When the First Army detachment reached Bielawy, XXV Reserve Corps (Lieutenant-General Reinhard von Scheffer-Boyadel) and III Cavalry Corps (Lieutenant-General Manfred von Richthofen) on Ninth Army’s left flank, were effectively isolated, their routes of retreat blocked. Once the Russians realized that they had some 11,000 German troops plus 3,000 wounded surrounded, they ordered trains forward to transport the anticipated bag of prisoners to the rear.
But the sequel was a convincing demonstration of the German Army’s superior discipline and training. A Russian reserve corps similarly isolated would have gone to pieces, but Scheffer-Boyadel, who’d been called out of retirement to command XXV Reserve Corps, rallied his frozen, hungry men, formed them into three columns, and led them northwest toward Bielawy while Richthofen’s cavalry covered their rear. The left-hand column arrived at Bielawy on 24 November after an all-night march and launched an immediate attack, taking the town’s garrison, 6th Siberian Rifle Division, by surprise. The division’s commander suffered a nervous breakdown and most of his men were taken prisoner. The other two columns broke through the Russian line west of Bielawy, clearing the way for XXV Reserve Corps and III Cavalry Corps to reestablish touch with the rest of Ninth Army northwest of Lodz. The Germans brought all their wounded out with them—and even 16,000 Russian prisoners!
This notable feat of arms was facilitated by bad weather and the usual breakdowns of command on the Russian side. Neither Ruzski nor his army commanders could frame a clear picture of the situation, and their orders only sowed more confusion. By this time, Second and Fifth Armies had suffered more than 100,000 casualties. Munitions, rifles, even boots for the men were running short. It was obvious that the invasion of Germany could not now take place, and that the armies must go back to a more defensible line along the Vistula River.
This proposal, however, met with protests from Ivanov, the Southwest Front commander. He wanted to go on the offensive against the Austrians; Northwest Front must therefore stay where it was, covering Southwest Front’s northern flank. The renewed dispute between the “southerners” and the “northerners” was finally settled by the enemy. German pressure compelled the Russians to give up Lodz; farther south, the Austrians recovered and even advanced some distance.
On the German side, Ober Ost represented the Battle of Lodz as a great strategic victory and used it to pressure Falkenhayn, the Chief of the OHL, into providing reinforcements to the number of four corps. He did so reluctantly, believing as he did that the west, not the east, was the decisive theater of war.
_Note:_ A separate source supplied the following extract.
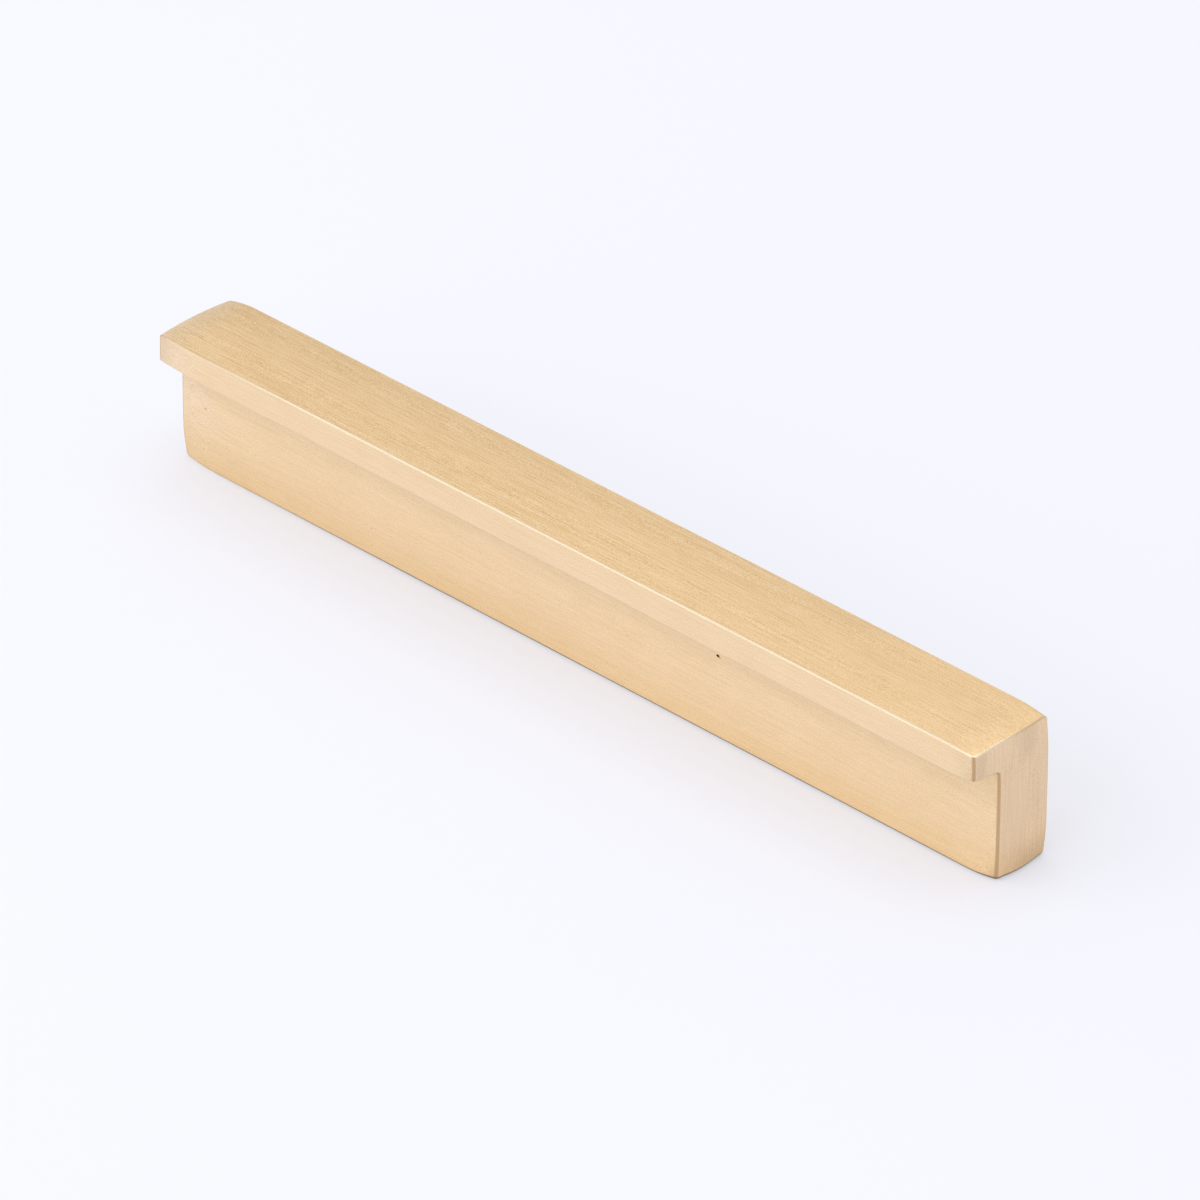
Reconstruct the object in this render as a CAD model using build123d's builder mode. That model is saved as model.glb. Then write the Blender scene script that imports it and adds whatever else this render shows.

But the failure of the German attempt to break through at Ypres in Belgium took some of the wind out of the Chief of the OHL’s sails, and for the moment Hindenburg and Ludendorff had their way. Their renewed offensive made little progress east of Lodz, however, and losses were heavy. By the end of the year the Eastern Front had stabilized and the prospect of a decisive conclusion of the campaign seemed as far off as ever.